My first stop was the Notting Hill Book & Comic Exchange, since the bus happens to stop mere metres away from it.  This time I didn't bother with the everything-50p-each basement, since I was short on time, and there were plenty of wonderful things upstairs.  I came away with:


The Wedding Group by Elizabeth Taylor
The Solitary Summer by Elizabeth von Arnim - two reliable authors
The Friendly Young Ladies by Mary Renault - I know nothing about this, but it's not historical - the reason I've previously stayed away from Mary Renault.  About a 17 yr old girl who runs away from Cornwall to bohemian London, which apparently turns disturbing - love this premise!
It Falls Into Place: the stories of Phyllis Shand Allfrey - Allfrey wrote The Orchid House, one of the first Viragos I bought, and one I still haven't read.
Little Boy Lost by Marghanita Laski - I already have the Persephone Original, but not the Classic!
A Letter to Madan Blanchard by E.M. Forster - The Hogarth Letters No.1, which was rather a lovely find.  There's a tiny pencilled '2' on the first page, which I like (fancifully) to imagine was inscribed by Virginia Woolf herself...

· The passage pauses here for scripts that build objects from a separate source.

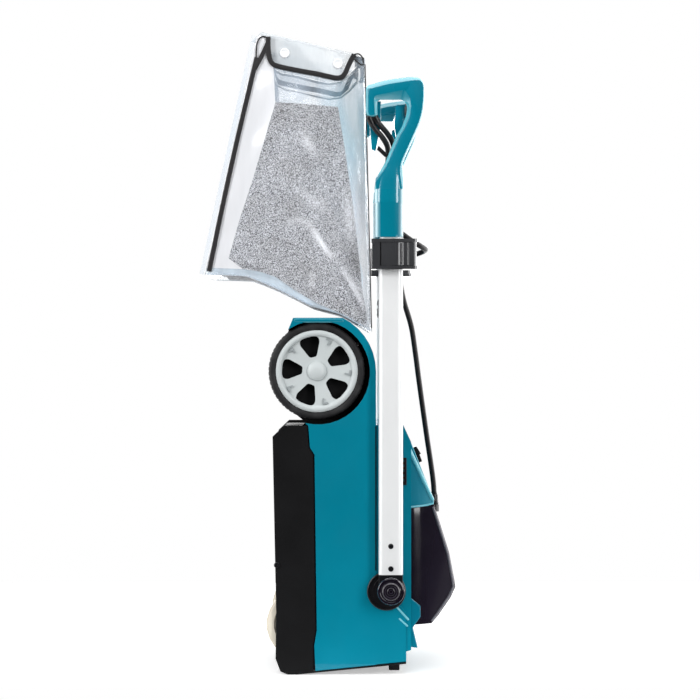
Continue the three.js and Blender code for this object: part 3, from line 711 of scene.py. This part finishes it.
for tag, side in SIDES:
    section = [(a, side * b) for a, b in flat_oval(*TUBE, 40, 20, 9.4)]
    hole = [(a, side * b) for a, b in flat_oval(*TUBE, 37, 17, 8)]
    tube = link("tube_" + tag, prism_mesh(section, 167, 700, "z"), SILVER, "lower_handle", "tube",
                ("outer_tube_" + tag,))
    cut(tube, prism_mesh(hole, 160, 710, "z"))
    smooth(tube.data, 40)
    collar = [(a, side * b) for a, b in flat_oval(*TUBE, 38.6, 18.6, 8.8)]
    link("tube_collar_" + tag, prism_mesh(collar, 158, 166.6, "z"), SATIN_BLACK, "lower_handle", "black",
         angle=40, edge=(0.8, 2))
    for number, place in enumerate((214, 177)):
        screw = side_lathe(side, [(0.5, 209), (4.4, 209), (4.4, 212.6), (3.8, 213.4), (2.1, 213.5), (1.8, 212.7),
                                  (0.5, 212.7)], (TUBE[0], place), 32)
        link(f"tube_screw_{tag}_{number + 1}", screw, SATIN_BLACK, "lower_handle", "black", angle=30)

    for name, x, y, radius in (("barrel", 114.5, 225.8, 5.6), ("bead", 126, 227.4, 2.2)):
        rib = [(0.5, 674.3), (radius - 0.7, 674.3), (radius, 675), (radius, 711), (radius - 0.7, 711.7),
               (0.5, 711.7)]
        link(f"lever_{name}_{tag}", lathe_mesh(rib, (x, side * y, 0), "z", 32), CLAMP_BLACK,
             "clamp_lever_" + tag, "black_gloss", angle=40)

    knob = side_lathe(side, [
        (0.5, 213.4), (21, 213.4), (22.4, 214.6), (22.5, 216), (22.5, 224.6), (21.6, 226.8), (19.6, 227.9),
        (17.4, 227.6), (16.2, 226.6), (15.4, 226.8), (15, 228.6), (14.4, 230.6), (12.6, 231.9), (10.6, 231.7),
        (9.6, 230.2), (8.6, 229.4), (7.2, 229.4), (6.6, 230.6), (5.2, 231.5), (3.2, 231.5), (2.4, 230.5),
        (0.5, 230.2),
    ], KNOB, 72)
    knob = link("knob_" + tag, knob, HOOD_BLACK, "pivot_knob_" + tag, "black_gloss", ("pivot_knob_" + tag,),
                angle=38)
    notches = [side_prism(side, ring(a, b, 1.9, 12), 212, 225.5) for a, b in ring(*KNOB, 23.6, KNOB_NOTCHES)]
    cut(knob, joined(notches))
    cut(knob, side_prism(side, ring(*KNOB, 5.5, 32), 200, 225))
    smooth(knob.data, 38)
    plate = side_lathe(side, [(31.4, 181.6), (32.2, 183.6), (31.6, 186.8), (30.2, 187.6), (28.4, 187), (28, 184)],
                       (91, 138), 72, closed=True)
    link("pivot_rim_" + tag, plate, SATIN_BLACK, "deck", "black", angle=50)

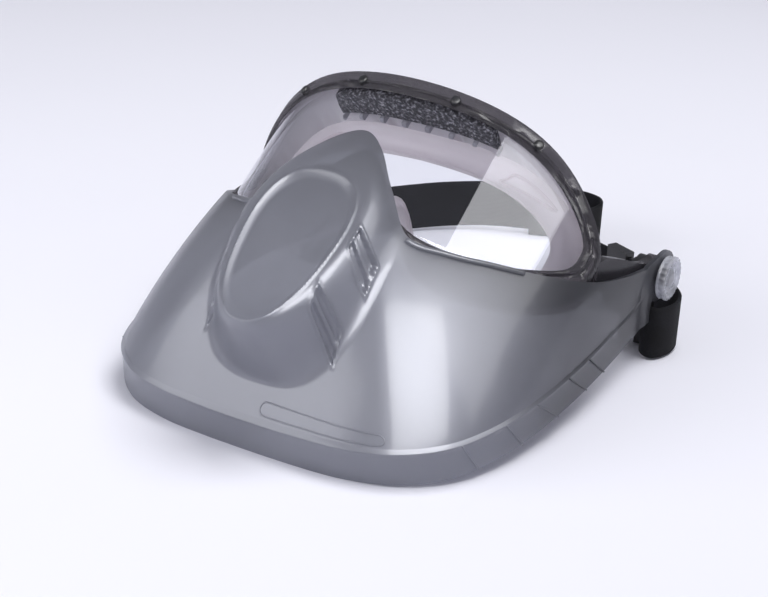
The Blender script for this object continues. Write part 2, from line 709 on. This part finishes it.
def seal_depth(angle):
    return SEAL_DEPTH + TEMPLE_DEPTH * abs(sin(angle)) ** 3


def seal_corner(turn, inset, behind=0.0, reach=WALL_REACH):
    angle, u = ring_outline(turn, inset, reach)
    x = lens_plan(angle)[0] * SEAL_WIDTH_SHARE
    return np.array([x, u * SEAL_HEIGHT_SHARE - SEAL_DROP, -seal_depth(angle) - behind])


def ring_object(name, section):
    """A closed ring through a section given as points in face axes."""
    rows = []
    for turn, sign in ring_turns():
        rows.append([p * np.array([sign, 1, 1]) for p in section(turn)])
    grid = face_place(np.array(rows))
    return face_outwards(grid_object(name, grid, close_rows=True, close_columns=True))


def frame_section(turn):
    low = smooth(0.15, -0.45, turn) if turn < 0.15 else 0.0
    width = RIM_WIDTH - (RIM_WIDTH - RIM_WIDTH_BELOW) * low
    front = ring_corner(turn, 0, RIM_REACH, 2.0)
    back = seal_corner(turn, 0)
    inner_front = ring_corner(turn, 3.6, WALL_REACH, 0.35)
    inner_back = seal_corner(turn, FRAME_WALL)
    waist = front + (back - front) * 0.30
    waist_in = inner_front + (inner_back - inner_front) * 0.30
    pull = (waist_in - waist) * 0.22
    return [
        ring_corner(turn, width, SIGHT_REACH, 1.3),
        ring_corner(turn, width - 2.5, radians(74.6), 1.5),
        ring_corner(turn, width - 3.3, radians(75.5), 2.3),
        ring_corner(turn, 1.2, radians(80), 2.4),
        front,
        front + (back - front) * 0.16,
        waist + pull,
        front + (back - front) * 0.62 + pull,
        front + (back - front) * 0.80,
        back,
        inner_back,
        waist_in,
        inner_front,
        ring_corner(turn, width, SIGHT_REACH, 0.35),
    ]


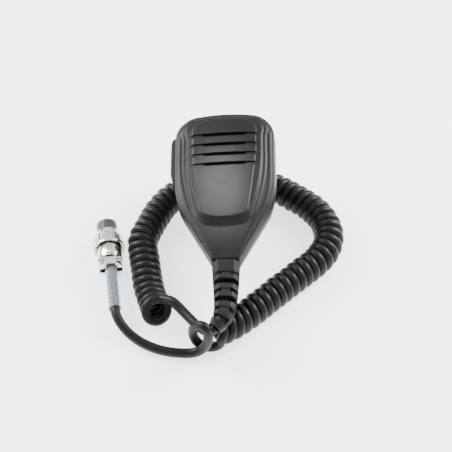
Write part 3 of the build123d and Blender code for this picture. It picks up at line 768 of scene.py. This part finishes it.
class Walk:
    """Places and directions by distance along a line."""

    REACH = 0.003

    def __init__(self, line):
        self.line = line
        self.along = [0.0]
        for a, b in zip(line, line[1:]):
            self.along.append(self.along[-1] + (b - a).length)
        self.length = self.along[-1]

    def at(self, distance):
        low = min(max(bisect.bisect_right(self.along, distance) - 1, 0), len(self.along) - 2)
        a, b = self.line[low], self.line[low + 1]
        share = (distance - self.along[low]) / max(self.along[low + 1] - self.along[low], 1e-9)
        return a.lerp(b, share)

    def direction(self, distance):
        ahead = self.at(min(distance + self.REACH, self.length))
        return (ahead - self.at(max(distance - self.REACH, 0.0))).normalized()


def fading(distance, reach):
    """1 at the start, falling to 0 over that distance."""
    return max(0.0, 1.0 - distance / reach)


def helix_points():
    """The coil's turns, left-handed, from its lead end to its last full turn."""
    walk = Walk(line_of([table(*place) for place in COIL_ROUTE]))
    last = walk.length - COIL_END_GAP
    turns = round(last / TURN_PITCH) + (END_PHASE - START_PHASE) / (2 * math.pi)
    steps = int(turns * POINTS_PER_TURN)
    points = []
    for step in range(steps + 1):
        share = step / steps
        distance = share * last
        ahead = walk.direction(distance)
        right = ahead.cross(Vector((0.0, 0.0, 1.0))).normalized()
        up = right.cross(ahead)
        lean = START_LEAN * fading(distance, START_LEAN_REACH)
        lean -= END_LEAN * fading(last - distance, END_LEAN_REACH)
        up = up * math.cos(lean) + ahead * math.sin(lean)
        phase = START_PHASE + 2 * math.pi * turns * share
        wobble = 1.0 + SLOW_WOBBLE * math.sin(distance * SLOW_RATE)
        wobble += FAST_WOBBLE * math.sin(distance * FAST_RATE + 1.0)
        radius = COIL_RADIUS * wobble * (1.0 + FLARE * fading(distance, FLARE_REACH))
        points.append(walk.at(distance) + (right * math.cos(phase) + up * math.sin(phase)) * radius)
    return points


def make_cord():
    """The whole cord as one spline, and its length."""
    loop_and_strand = [table(*place) for place in LOOP_ROUTE + STRAND_ROUTE]
    points = [table(*place) for place in LEAD_ROUTE] + helix_points() + loop_and_strand
    curve = nurbs_curve("curly_cord", points, CURVE_STEPS)
    curve.bevel_depth = CORD_RADIUS
    curve.bevel_resolution = 5
    curve.use_fill_caps = True
    cord = show(bpy.data.objects.new("curly_cord", curve))
    paint(cord, "cord")
    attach(cord, "microphone")
    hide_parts("lead_cord", "coiled_cord", "plug_cord", "cord_tail")
    return cord, Walk(line_of(points, CURVE_STEPS)).length


cord, cord_length = make_cord()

I also bought Lolly Willowes as a gift for the next person I saw...

...a lady called Marie, who had contacted me after seeing Richmal Crompton's novels mentioned here on my blog, or on LibraryThing, or somewhere.  One email led to another, and we exchanged rare RCs via post (I read the wonderfully histrionic The House). I arranged to give them back in person, so I trotted off to her beautiful house.  We had a lovely chat, and she took down lots of my recommendations (hurrah!) and I went away with another four books borrowed!  Two rare Richmals, and two by EM Delafield (in her email she wrote "Have you heard of an author called E.M. Delafield?"  Er - yes!!)  The internet is wonderful for encountering bookish types, isn't it?  Thank you, Marie, for your delightful generosity.  The books are The Thorn Bush and Portrait of a Family by RC; Three Marriages and Zella Sees Herself by EMD.

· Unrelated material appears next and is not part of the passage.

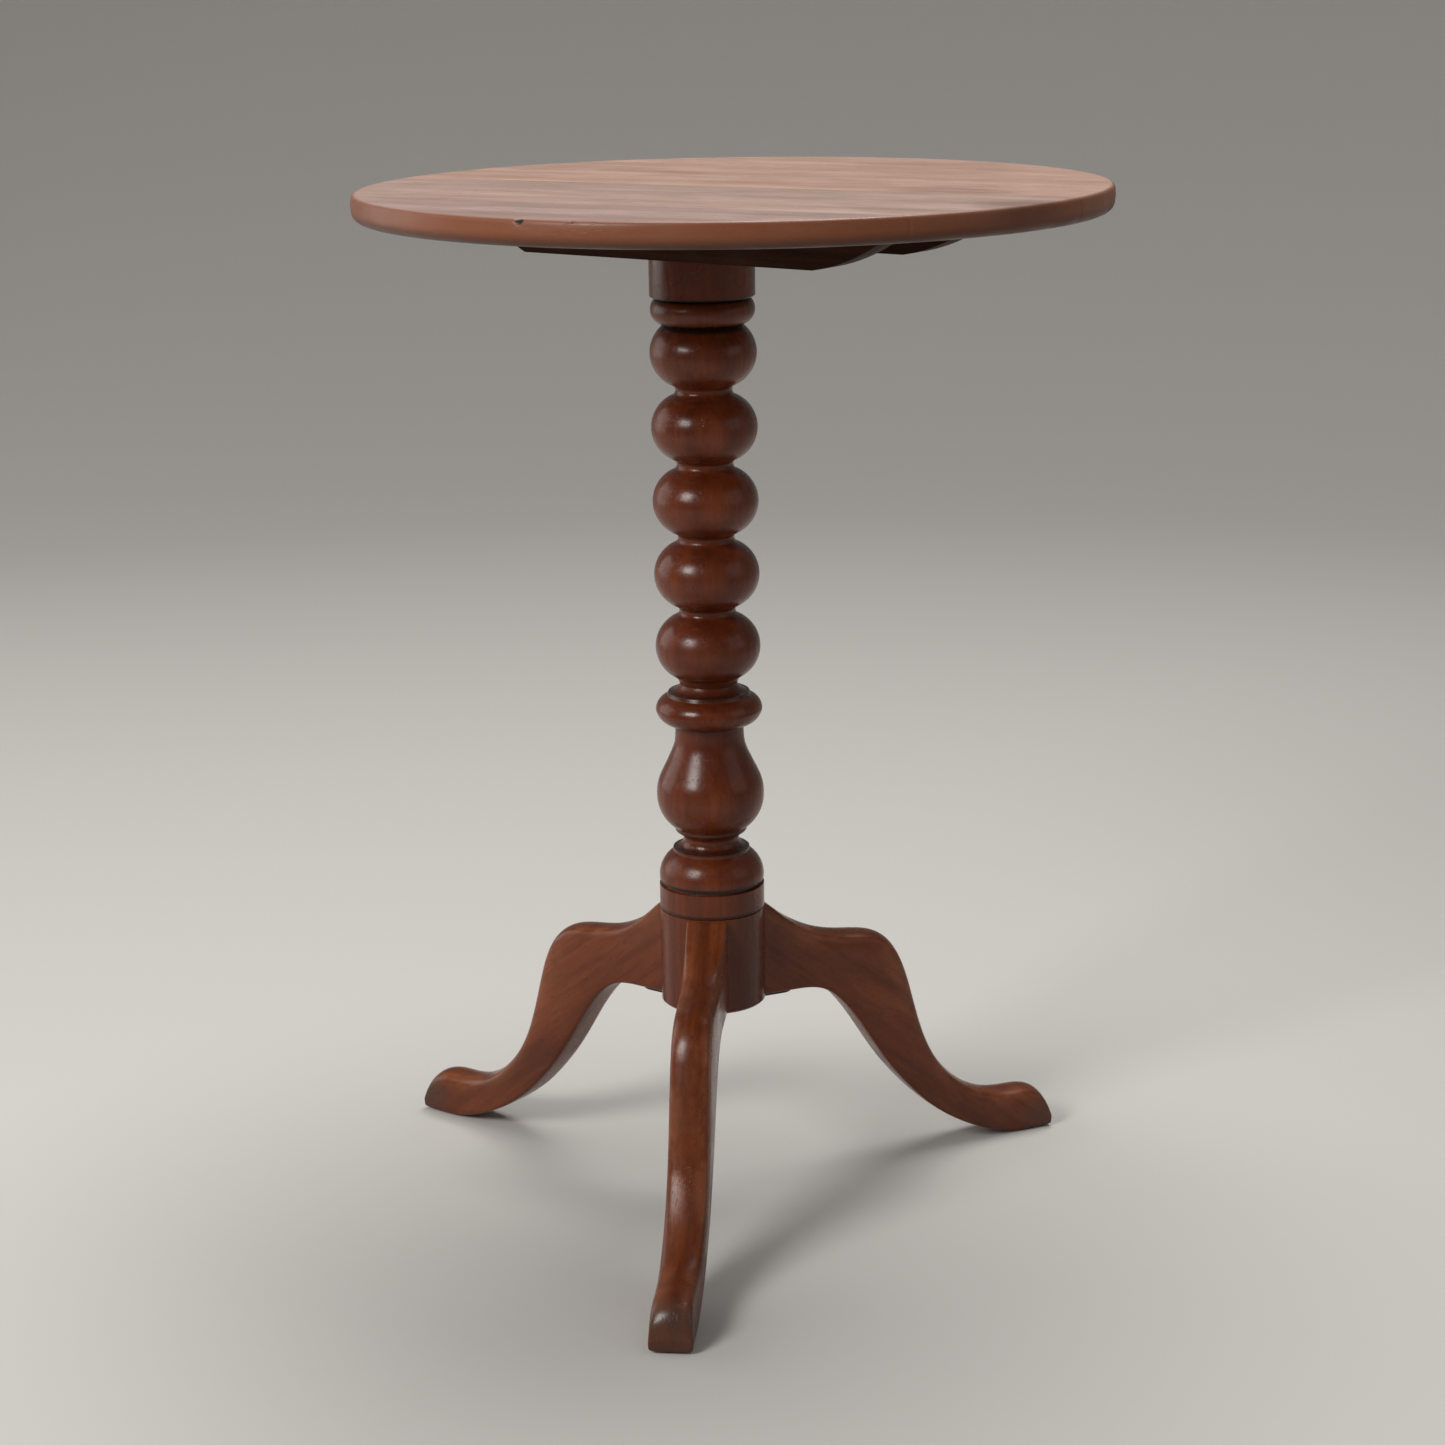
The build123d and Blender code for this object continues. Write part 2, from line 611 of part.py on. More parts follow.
os.makedirs("parts", exist_ok=True)
for name, part in make_parts().items():
    export_step(part, f"parts/{name}.step")
    print(name, round(part.volume / 1000, 2), "cm3")
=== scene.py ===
"""Looks for a tilt-top table: a round three-board top that hinges up on a bobbin-turned column.

Metres, +Z up, origin on the floor on the column's axis, the catch on the +X side.
"""

import math

import bmesh
import bpy
from mathutils import Matrix, Vector


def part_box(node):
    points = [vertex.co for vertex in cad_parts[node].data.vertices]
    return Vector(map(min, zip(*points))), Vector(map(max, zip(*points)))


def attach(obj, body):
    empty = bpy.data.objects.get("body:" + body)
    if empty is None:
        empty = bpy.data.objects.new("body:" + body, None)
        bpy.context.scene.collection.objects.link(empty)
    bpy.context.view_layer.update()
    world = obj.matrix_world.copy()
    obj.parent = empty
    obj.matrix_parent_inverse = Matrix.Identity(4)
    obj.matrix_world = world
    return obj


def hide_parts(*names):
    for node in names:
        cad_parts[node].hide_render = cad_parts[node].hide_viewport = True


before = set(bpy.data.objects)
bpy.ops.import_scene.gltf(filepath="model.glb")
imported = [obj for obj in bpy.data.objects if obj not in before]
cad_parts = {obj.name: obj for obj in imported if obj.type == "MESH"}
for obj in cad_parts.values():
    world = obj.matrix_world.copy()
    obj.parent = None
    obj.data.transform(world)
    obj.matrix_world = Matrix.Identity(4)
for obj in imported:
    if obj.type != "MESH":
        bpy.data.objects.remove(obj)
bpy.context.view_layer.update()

MM = 0.001


# ---- Places read from the CAD parts ----
def joined_box(names):
    """Lowest and highest corners of several CAD nodes together."""
    corners = [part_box(name) for name in names]
    low = Vector([min(c[0][axis] for c in corners) for axis in range(3)])
    high = Vector([max(c[1][axis] for c in corners) for axis in range(3)])
    return low, high


BOARDS = ("board_front", "board_middle", "board_back")
LEGS = {"leg_rear": 180.0, "leg_front_left": 60.0, "leg_front_right": -60.0}

top_low, top_high = joined_box(BOARDS)
TOP_CENTRE = (top_low + top_high) / 2
TOP_RADIUS = (top_high.x - top_low.x) / 2
TOP_FACE = top_high.z
UNDERSIDE = top_low.z

CAP_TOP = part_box("block")[0].z
LEG_REACH = -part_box("leg_rear")[0].x
LEG_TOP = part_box("leg_rear")[1].z
LEG_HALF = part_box("leg_rear")[1].y

BOARD_TURN = math.radians(7.7)  # the board joints run this far off the bearers
FRONT_JOINT = -144.0 * MM  # from the top's centre, across the joints
BACK_JOINT = -11.0 * MM


# ---- Shader writer ----
class Recipe:
    """Writes one material's nodes. Each method adds a node and gives back its result."""

    def __init__(self, name):
        self.material = bpy.data.materials.new(name)
        self.material.use_nodes = True
        tree = self.material.node_tree
        self.nodes = tree.nodes
        self.links = tree.links
        self.shader = self.nodes["Principled BSDF"]
        self.place = self.node("ShaderNodeTexCoord").outputs["Object"]

    def node(self, kind, inputs=(), **settings):
        new = self.nodes.new(kind)
        for key, value in settings.items():
            setattr(new, key, value)
        for key, value in dict(inputs).items():
            self.give(new.inputs[key], value)
        return new

    def give(self, socket, value):
        if isinstance(value, bpy.types.NodeSocket):
            self.links.new(value, socket)
        else:
            socket.default_value = value

    def set(self, **inputs):
        """Set the shader's own sockets; an underscore stands for a space."""
        for key, value in inputs.items():
            self.give(self.shader.inputs[key.replace("_", " ")], value)

    def grain(self, length, width, depth, turn=(0, 0, 0), centre=(0, 0, 0)):
        """Coordinates in which a feature of that length, width and depth is one unit, along a turned X."""
        inputs = {"Vector": self.place, "Location": centre, "Rotation": turn, "Scale": (length, width, depth)}
        return self.node("ShaderNodeMapping", inputs, vector_type="TEXTURE").outputs[0]

    def noise(self, vector, scale=1.0, detail=3.0, roughness=0.55, distortion=0.0):
        inputs = {
            "Vector": vector,
            "Scale": scale,
            "Detail": detail,
            "Roughness": roughness,
            "Distortion": distortion,
        }
        return self.node("ShaderNodeTexNoise", inputs).outputs[0]

    def span(self, value, low, high, start=0.0, end=1.0):
        """value taken from low..high to start..end, smoothly and clamped."""
        inputs = {"Value": value, "From Min": low, "From Max": high, "To Min": start, "To Max": end}
        return self.node("ShaderNodeMapRange", inputs, interpolation_type="SMOOTHSTEP").outputs[0]

    def math(self, operation, first, second=0.0):
        new = self.node("ShaderNodeMath", {0: first}, operation=operation)
        self.give(new.inputs[1], second)
        return new.outputs[0]

    def mix(self, factor, under, over, blend="MIX"):
        new = self.node("ShaderNodeMix", data_type="RGBA", blend_type=blend)
        self.give(new.inputs["Factor"], factor)
        self.give(new.inputs[6], under if isinstance(under, bpy.types.NodeSocket) else (*under, 1.0))
        self.give(new.inputs[7], over if isinstance(over, bpy.types.NodeSocket) else (*over, 1.0))
        return new.outputs[2]

    def ramp(self, value, stops):
        new = self.node("ShaderNodeValToRGB", {"Fac": value})
        elements = new.color_ramp.elements
        while len(elements) < len(stops):
            elements.new(0.5)
        for element, (position, colour) in zip(elements, stops):
            element.position = position
            element.color = (*colour, 1.0)
        return new.outputs["Color"]

    def axis(self, letter):
        """One of the piece's own X, Y or Z."""
        return self.node("ShaderNodeSeparateXYZ", {0: self.place}).outputs[letter]

    def near(self, point, radius, edge=0.4):
        """1 inside a ball round a point, falling smoothly to 0 at its surface."""
        inputs = {0: self.place, 1: point}
        distance = self.node("ShaderNodeVectorMath", inputs, operation="DISTANCE").outputs["Value"]
        return self.span(distance, radius * edge, radius, 1.0, 0.0)

    def band(self, level, half, soft=1.0):
        """1 at a height, falling to 0 half a band away."""
        away = self.math("ABSOLUTE", self.math("SUBTRACT", self.axis("Z"), level))
        return self.span(away, half * (1.0 - soft), half, 1.0, 0.0)

    def bump(self, height, distance, strength=1.0, normal=None):
        inputs = {"Height": height, "Distance": distance, "Strength": strength}
        new = self.node("ShaderNodeBump", inputs)
        if normal is not None:
            self.give(new.inputs["Normal"], normal)
        return new.outputs[0]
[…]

My next stop was delicious Thai dinner with a couple of bloggers - Claire from Paperback Reader and Rachel from Book Snob - before we went to a screening of Descendants at Twentieth Century Fox, courtesy of Vintage press.  More on that soon - as a spoiler, it was very good!  Rachel very sweetly offered me a place to stay for the night (and gave me Mr. Skeffington by Elizabeth von Arnim, which was so nice of her!)  I gave her a Rachel Ferguson book called Passionate Kensington - about a year in Kensington, but with all sorts of detours and tangents.  I'll quote a bit of that soon, too (this post is turning into dozens of others!)  I totally threatened Rachel with a no-holds-barred expose on what she's really like, but... I'll save that for another day ;)  (Rachel: is that why you bribed me with a book?)

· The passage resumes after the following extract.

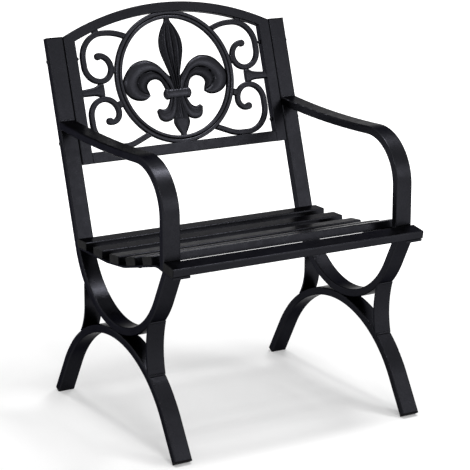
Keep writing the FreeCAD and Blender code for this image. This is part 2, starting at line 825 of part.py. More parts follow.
def nodes():
    """Every piece under its name."""
    made = {}
    handed = {"post_and_loop": post_and_loop(), "leg_arch": leg_arch(), "armrest": armrest(),
              "seat_rail": seat_rail(), "front_brace": front_brace(), "rear_brace": rear_brace(),
              "back_stile": stile(), "scroll_upper": lean_back(upper_scroll(casting_corner), cast_depth),
              "scroll_lower": lean_back(lower_scroll(casting_corner), cast_depth),
              "side_bracket": lean_back(bracket(), cast_depth)}
    for name, shape in handed.items():
        made[name + "_right"], made[name + "_left"] = pair(shape)
    for index, place in enumerate(slat_places):
        made["seat_slat_%d" % (index + 1)] = seat_slat(place)
    made["back_bottom_rail"] = bottom_rail()
    made["back_top_rail"] = top_rail()
    made["ornament_ring"] = lean_back(ring(), cast_depth)
    made["ornament_fleur"] = lean_back(fleur(), cast_depth)
    made["slat_plugs"] = both_sides([slat_plug(place) for place in slat_places])
    made["slat_bolts"] = both_sides([slat_bolt(point, up) for point, up in bolt_places()])
    made["back_bolts"] = both_sides([panel_bolt(height) for height in panel_bolt_heights])
    made["back_cap_nuts"] = both_sides([cap_nut(height) for height in panel_bolt_heights])
    made["front_foot_caps"] = both_sides([foot_cap(arch_path.end, arch_path.heading)])
    made["rear_foot_caps"] = both_sides([foot_cap(arch_path.start, leg_heading + HALF)])
    made["post_caps"] = both_sides([stand(tube_cap(post_top, post_heading, post_cap_lip), side_x)])
    return made


def main():
    os.makedirs("parts", exist_ok=True)
    for name, shape in nodes().items():
        shape.exportStep("parts/%s.step" % name)


main()
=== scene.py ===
"""Looks for a garden armchair of steel tube with a cast iron ornament in its back."""
import json
import math

import bpy
import numpy as np
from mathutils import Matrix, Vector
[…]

My token I-came-to-London-for-study moment happened at the British Library, and you've already seen some of the fruits of that.  It was very productive, turning up reviews for Miss Hargreaves, Provincial Lady in Wartime, and more.  And it made me a bit late for meeting up with the lovely ladies of dovegreybooks, an online book discussion group of which I've been a member for nearly eight years.  Nine of us met up at the Geffrye museum, including Elaine and Barbara, both of whom have written their own reports on the day.  We had our Christmas lunch and, as always, chatted away nineteen-to-the-dozen.  Despite my plans to make my book bag lighter, I ended the trip as heavy-laden as I started - thanks to the dovegreybooks Secret Santa, and a general book swap.  So that added these four titles to my winnings:


Trains and Buttered Toast by John Betjeman
Elizabeth Jenkins' biog of Caroline Lamb
A London Girl of the 1880s by M.V. Hughes
Christmas at Cold Comfort Farm by Stella Gibbons (super-excited about this!)

Not to mention a lovely literary calendar (from Barbara) and some beautiful bookmarks (from Sherry, who wasn't there and lives in America - I still haven't worked out how these arrived!)


So, all in all, a productive London trip!  Quite tiring, what with all that dashing about, but great fun - and all of it the result of online literary friends!  Lovely.